-- Task prompt --
The data below holds the lines to copy: everything from the line containing "The FreeCAD and" to the line containing "out and ahead.", both ends included, set down exactly.

----

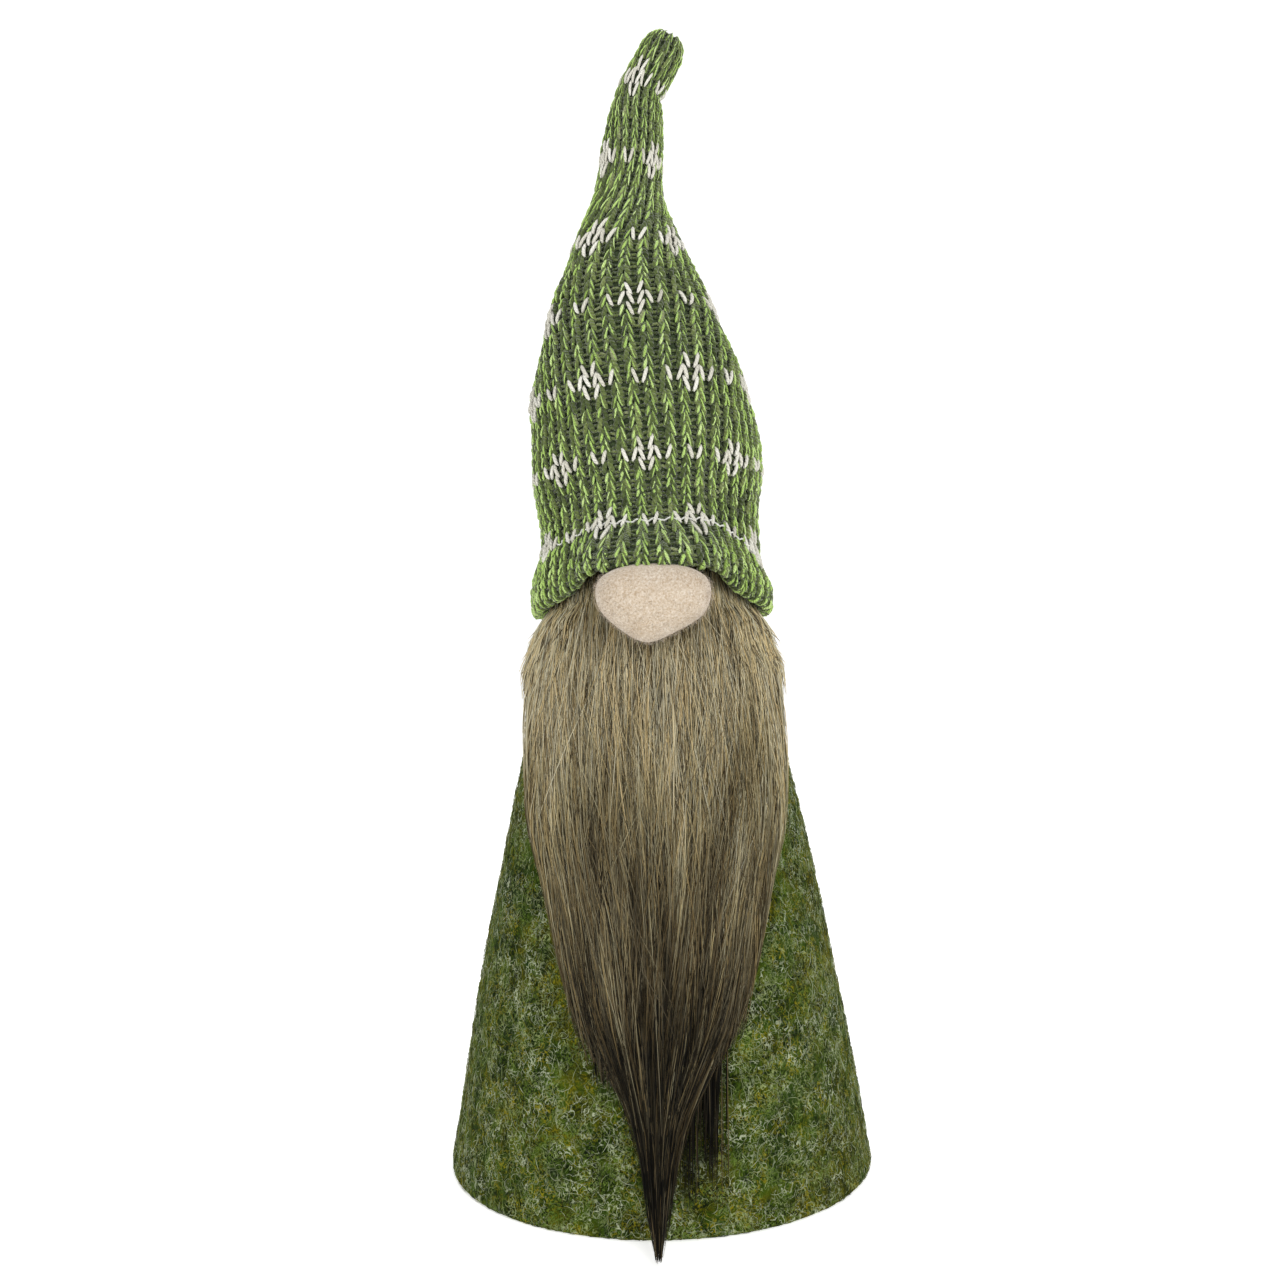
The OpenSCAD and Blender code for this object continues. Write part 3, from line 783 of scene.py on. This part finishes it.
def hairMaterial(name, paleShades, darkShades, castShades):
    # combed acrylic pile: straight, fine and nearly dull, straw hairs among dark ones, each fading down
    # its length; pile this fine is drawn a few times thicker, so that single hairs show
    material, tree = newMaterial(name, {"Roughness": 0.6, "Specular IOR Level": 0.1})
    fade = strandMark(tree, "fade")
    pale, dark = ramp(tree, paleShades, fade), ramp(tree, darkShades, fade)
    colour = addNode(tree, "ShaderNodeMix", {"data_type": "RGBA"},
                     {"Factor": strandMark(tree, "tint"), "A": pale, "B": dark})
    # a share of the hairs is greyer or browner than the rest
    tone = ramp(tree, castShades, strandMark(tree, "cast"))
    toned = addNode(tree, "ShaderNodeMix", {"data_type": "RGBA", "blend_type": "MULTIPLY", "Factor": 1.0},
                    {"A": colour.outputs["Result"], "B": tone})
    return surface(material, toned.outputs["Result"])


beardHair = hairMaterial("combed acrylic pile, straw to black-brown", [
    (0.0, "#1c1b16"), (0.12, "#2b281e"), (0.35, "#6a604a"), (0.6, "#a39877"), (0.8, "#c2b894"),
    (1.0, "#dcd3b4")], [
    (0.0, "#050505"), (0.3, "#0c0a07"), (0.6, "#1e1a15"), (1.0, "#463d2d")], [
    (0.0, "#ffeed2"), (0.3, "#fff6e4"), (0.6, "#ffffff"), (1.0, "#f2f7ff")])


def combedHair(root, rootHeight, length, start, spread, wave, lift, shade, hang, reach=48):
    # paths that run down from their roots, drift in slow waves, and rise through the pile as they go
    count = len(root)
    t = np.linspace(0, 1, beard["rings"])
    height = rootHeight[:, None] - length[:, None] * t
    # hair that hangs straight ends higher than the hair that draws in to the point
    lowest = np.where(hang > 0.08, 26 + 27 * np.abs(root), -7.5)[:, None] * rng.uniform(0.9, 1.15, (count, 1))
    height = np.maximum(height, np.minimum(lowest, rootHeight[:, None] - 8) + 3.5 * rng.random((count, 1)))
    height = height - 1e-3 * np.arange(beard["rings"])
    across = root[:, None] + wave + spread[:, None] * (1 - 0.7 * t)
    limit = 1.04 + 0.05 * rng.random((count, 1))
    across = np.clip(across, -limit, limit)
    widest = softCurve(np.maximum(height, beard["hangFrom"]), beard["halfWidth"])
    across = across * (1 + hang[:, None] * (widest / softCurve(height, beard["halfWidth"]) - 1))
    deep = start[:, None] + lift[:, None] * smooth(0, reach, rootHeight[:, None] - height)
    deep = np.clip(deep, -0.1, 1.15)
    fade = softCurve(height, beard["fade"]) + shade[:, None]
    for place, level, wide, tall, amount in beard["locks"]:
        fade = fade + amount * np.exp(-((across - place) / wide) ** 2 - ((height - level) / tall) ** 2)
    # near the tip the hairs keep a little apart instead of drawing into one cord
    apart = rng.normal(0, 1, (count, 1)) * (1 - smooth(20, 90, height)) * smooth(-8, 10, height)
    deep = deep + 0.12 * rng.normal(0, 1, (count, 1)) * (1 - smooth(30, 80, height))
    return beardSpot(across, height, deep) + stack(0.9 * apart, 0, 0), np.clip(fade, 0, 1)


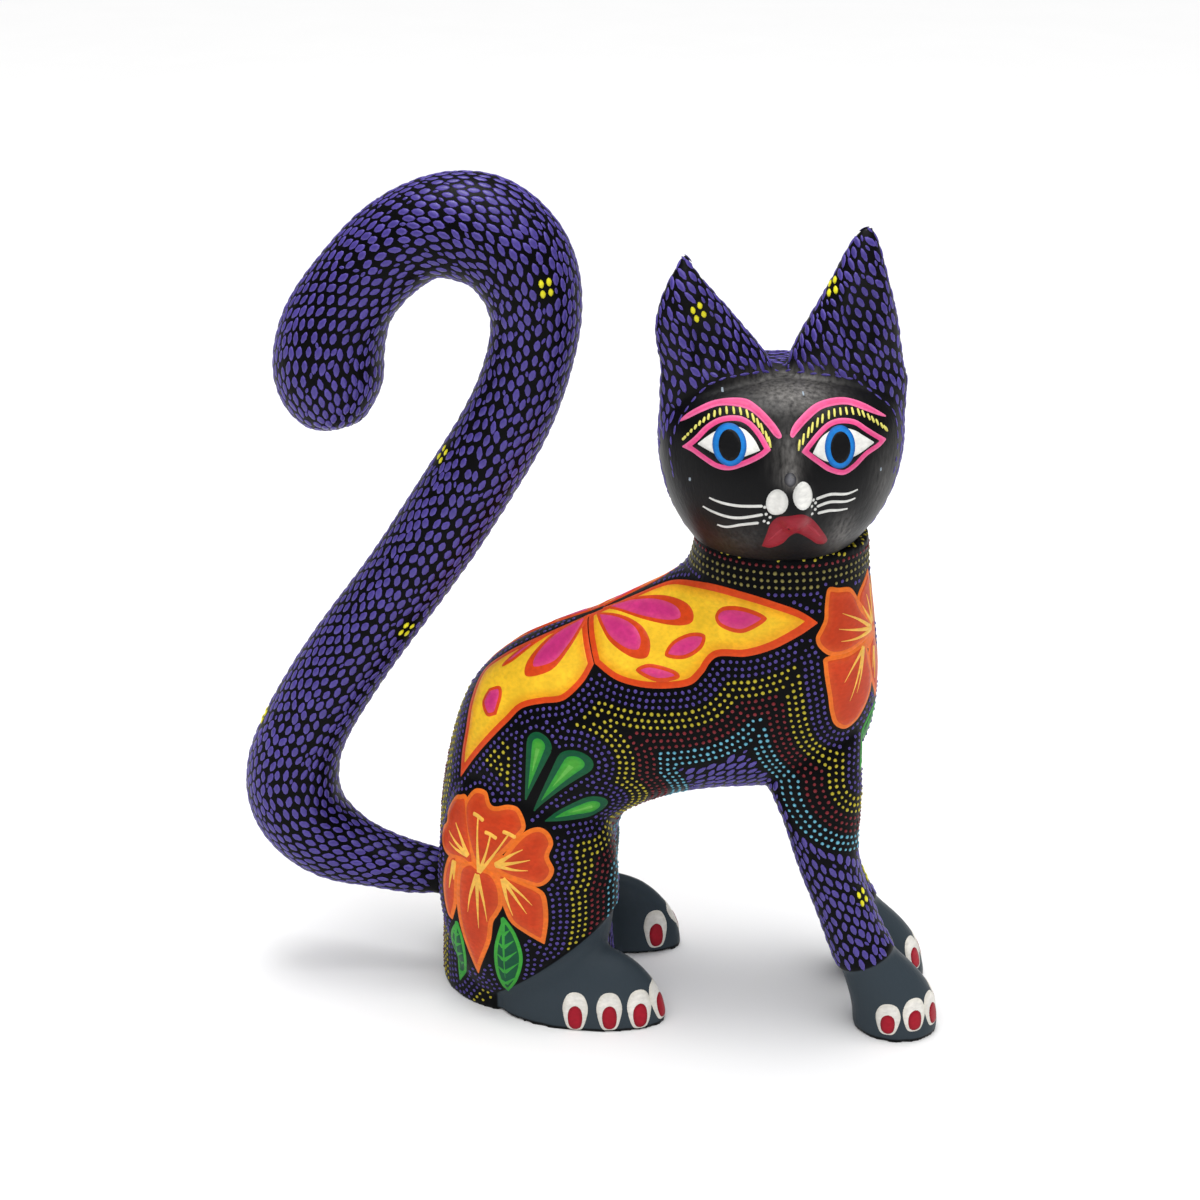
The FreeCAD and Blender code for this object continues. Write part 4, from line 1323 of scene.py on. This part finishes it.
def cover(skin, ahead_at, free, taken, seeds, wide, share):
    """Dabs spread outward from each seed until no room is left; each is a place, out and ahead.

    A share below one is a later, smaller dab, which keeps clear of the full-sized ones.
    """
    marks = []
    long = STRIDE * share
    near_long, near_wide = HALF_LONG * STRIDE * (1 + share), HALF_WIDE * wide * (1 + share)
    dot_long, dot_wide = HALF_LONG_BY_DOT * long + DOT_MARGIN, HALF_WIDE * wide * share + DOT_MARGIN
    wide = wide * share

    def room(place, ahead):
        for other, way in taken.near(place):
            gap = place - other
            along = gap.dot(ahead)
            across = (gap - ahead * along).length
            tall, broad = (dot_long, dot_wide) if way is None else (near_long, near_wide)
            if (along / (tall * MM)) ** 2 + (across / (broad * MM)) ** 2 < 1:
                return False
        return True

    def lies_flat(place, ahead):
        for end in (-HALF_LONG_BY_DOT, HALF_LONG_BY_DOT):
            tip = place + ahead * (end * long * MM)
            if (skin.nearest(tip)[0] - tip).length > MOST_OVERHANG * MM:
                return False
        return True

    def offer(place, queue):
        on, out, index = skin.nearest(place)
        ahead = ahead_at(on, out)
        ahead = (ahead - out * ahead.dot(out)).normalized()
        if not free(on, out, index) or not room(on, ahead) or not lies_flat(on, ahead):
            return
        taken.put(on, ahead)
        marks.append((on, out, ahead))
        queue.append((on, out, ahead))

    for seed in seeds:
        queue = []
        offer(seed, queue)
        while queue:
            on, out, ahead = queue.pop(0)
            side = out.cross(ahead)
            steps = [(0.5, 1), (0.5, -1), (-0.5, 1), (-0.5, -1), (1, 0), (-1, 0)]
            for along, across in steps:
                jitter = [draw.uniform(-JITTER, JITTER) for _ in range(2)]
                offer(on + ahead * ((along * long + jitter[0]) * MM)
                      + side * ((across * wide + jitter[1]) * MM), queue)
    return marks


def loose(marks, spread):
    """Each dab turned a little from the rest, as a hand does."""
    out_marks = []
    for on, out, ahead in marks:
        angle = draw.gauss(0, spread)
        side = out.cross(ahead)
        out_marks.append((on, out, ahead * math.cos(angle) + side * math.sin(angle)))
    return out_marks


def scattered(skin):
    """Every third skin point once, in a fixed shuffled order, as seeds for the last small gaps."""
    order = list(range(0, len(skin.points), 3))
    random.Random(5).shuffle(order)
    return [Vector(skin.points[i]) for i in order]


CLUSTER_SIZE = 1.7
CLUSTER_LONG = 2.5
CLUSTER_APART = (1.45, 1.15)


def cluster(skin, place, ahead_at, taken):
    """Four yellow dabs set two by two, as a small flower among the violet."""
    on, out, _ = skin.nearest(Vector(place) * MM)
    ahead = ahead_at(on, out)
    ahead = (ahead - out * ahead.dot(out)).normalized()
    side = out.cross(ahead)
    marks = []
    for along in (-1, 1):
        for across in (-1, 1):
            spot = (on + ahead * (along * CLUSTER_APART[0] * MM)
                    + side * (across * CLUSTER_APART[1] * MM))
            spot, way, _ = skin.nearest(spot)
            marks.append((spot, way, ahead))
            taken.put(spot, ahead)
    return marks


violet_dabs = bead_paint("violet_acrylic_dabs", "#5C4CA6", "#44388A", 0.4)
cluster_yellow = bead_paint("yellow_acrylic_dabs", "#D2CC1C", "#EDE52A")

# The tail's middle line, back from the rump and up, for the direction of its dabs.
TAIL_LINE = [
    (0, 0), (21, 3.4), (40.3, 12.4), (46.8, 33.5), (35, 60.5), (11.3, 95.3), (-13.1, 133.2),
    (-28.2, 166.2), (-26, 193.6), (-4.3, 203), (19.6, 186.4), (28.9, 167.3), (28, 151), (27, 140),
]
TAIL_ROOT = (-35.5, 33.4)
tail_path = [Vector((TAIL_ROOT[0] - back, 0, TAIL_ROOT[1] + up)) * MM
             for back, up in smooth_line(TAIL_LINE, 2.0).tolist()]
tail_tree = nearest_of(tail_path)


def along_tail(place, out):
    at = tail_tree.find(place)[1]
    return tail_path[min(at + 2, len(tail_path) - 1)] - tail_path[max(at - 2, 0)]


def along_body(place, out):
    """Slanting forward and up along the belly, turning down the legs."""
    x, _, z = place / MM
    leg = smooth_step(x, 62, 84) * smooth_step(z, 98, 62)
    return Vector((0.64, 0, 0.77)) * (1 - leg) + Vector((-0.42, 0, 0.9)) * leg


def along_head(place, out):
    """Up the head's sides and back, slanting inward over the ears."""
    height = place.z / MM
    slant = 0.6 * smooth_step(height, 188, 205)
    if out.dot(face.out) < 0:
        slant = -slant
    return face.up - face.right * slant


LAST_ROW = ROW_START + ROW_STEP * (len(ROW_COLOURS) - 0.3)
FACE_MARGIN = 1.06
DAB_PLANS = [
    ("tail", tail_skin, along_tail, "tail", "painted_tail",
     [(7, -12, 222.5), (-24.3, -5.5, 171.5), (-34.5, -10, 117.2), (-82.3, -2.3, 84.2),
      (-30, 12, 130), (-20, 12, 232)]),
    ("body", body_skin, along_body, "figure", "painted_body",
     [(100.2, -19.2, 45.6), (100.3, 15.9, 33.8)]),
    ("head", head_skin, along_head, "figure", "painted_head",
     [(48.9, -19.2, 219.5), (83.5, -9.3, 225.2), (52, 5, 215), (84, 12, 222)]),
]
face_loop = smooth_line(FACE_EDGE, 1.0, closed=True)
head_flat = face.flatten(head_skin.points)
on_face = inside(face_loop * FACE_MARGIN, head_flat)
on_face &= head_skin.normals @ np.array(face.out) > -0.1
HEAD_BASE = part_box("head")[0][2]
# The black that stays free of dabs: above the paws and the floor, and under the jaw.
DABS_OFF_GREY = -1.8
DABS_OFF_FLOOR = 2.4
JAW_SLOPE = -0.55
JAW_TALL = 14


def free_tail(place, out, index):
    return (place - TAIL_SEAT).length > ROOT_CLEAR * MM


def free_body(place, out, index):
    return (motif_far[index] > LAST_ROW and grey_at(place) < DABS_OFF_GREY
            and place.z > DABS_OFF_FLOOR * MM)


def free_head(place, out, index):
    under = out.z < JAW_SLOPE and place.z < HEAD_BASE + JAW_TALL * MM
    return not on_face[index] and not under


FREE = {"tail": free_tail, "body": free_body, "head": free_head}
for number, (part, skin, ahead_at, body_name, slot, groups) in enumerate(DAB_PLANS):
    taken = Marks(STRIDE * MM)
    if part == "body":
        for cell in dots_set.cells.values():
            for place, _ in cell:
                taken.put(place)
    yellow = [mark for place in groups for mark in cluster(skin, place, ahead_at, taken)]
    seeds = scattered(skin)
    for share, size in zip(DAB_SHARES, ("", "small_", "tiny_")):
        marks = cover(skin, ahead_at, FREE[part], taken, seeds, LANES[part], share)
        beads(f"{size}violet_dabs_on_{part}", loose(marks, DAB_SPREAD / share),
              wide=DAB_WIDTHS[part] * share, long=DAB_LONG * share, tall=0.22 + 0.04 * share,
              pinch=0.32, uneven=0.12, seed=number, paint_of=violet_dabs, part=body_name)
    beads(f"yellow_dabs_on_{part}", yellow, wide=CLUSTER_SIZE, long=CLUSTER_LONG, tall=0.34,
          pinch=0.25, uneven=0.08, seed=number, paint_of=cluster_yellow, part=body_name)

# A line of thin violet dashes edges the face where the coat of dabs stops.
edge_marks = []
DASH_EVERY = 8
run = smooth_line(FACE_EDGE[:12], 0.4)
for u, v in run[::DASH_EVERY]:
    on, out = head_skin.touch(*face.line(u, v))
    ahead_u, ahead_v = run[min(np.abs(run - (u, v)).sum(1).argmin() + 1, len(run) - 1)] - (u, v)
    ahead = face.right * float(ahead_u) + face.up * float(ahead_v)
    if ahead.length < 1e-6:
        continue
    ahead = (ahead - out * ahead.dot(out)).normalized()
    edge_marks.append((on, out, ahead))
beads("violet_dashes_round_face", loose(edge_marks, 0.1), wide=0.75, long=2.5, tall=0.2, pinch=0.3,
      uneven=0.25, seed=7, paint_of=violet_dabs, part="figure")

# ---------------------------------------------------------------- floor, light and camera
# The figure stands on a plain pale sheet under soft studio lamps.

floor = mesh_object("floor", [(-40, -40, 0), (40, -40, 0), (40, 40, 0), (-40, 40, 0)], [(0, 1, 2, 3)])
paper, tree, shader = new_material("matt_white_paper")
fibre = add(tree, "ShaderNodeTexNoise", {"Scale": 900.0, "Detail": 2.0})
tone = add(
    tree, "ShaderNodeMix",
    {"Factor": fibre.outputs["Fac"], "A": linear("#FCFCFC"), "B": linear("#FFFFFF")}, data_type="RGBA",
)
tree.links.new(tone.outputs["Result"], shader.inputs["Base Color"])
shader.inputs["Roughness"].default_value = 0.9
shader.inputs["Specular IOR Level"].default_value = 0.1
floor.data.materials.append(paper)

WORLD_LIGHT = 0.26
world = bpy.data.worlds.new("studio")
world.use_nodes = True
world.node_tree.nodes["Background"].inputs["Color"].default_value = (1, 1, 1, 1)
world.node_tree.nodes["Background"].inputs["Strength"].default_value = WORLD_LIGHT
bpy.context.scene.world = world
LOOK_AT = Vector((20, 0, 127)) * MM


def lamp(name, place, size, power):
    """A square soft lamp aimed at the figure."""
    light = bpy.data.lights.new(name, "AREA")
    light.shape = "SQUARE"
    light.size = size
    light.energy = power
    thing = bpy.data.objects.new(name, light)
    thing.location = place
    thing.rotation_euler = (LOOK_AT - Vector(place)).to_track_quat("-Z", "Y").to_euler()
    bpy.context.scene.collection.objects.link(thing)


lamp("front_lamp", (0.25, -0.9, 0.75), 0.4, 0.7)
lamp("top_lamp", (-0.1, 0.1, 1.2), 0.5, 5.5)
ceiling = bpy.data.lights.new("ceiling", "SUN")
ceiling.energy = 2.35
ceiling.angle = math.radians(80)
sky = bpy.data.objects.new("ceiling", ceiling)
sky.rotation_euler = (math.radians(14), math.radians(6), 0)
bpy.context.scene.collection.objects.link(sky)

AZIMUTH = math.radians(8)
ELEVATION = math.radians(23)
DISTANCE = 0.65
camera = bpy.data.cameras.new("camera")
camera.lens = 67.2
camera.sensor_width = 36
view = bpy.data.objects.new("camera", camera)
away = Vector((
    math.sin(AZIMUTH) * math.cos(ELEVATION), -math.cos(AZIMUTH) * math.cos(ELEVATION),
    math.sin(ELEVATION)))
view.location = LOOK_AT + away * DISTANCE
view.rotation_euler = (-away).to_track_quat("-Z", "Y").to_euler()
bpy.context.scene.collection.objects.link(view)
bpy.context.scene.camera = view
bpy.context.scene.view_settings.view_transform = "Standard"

----

-- Full response --
The FreeCAD and Blender code for this object continues. Write part 4, from line 1323 of scene.py on. This part finishes it.
def cover(skin, ahead_at, free, taken, seeds, wide, share):
    """Dabs spread outward from each seed until no room is left; each is a place, out and ahead.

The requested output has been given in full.